CNMV Circular amending the Circular on information on foreign collective investment institutions (CNMV Circular 2/2017, published in the Official Gazette on November 7th)
The purpose of the Circular is to expand the level of information that the supervisor receives from foreign collective investment institutions sold in Spain.
The amendment to CNMV Circular 2/2011 on information on foreign collective investment institutions entered into the CNMV’s Register, introduces changes to the statistical statements sent to the CNMV, improving surveillance of the selling, development and characteristics of this market segment.

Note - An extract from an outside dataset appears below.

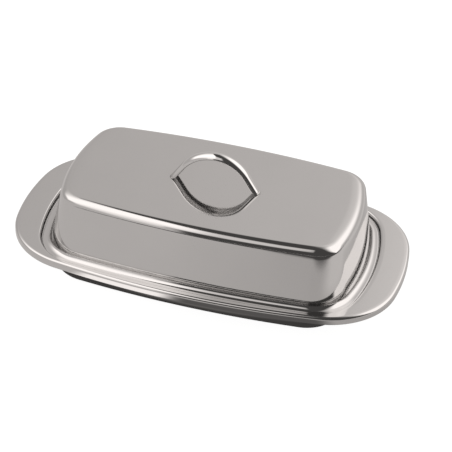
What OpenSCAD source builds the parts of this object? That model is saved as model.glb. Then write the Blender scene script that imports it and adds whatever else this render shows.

Also included within its subjective scope are non-harmonised collective investment institutions, which are required to submit the template contained in the Appendix of Circular 2/2011 to the CNMV (statistical statement A01). This information must be submitted online on a quarterly basis to the CNMV within a maximum period of two months from the last calendar day of the quarter to which the submitted information relates. It contains new fields and details which will help the CNMV acquire a more general perspective on the commercial activity of these entities within the national territory.
The Circular stipulates that, where the seller has delegated the submission of the information to a designated individual, this person will have the obligation to send this information in accordance with the amended Appendix to Circular 2/2011.
The Circular will enter into force from January 1st, 2018, and the first set of information meeting the new requirements will relate to the first quarter of 2018.
Notes
[1]Regulation (EU) No 575/2013 of the European Parliament and of the Council of June 26th, 2013, on prudential requirements for credit institutions and investment firms.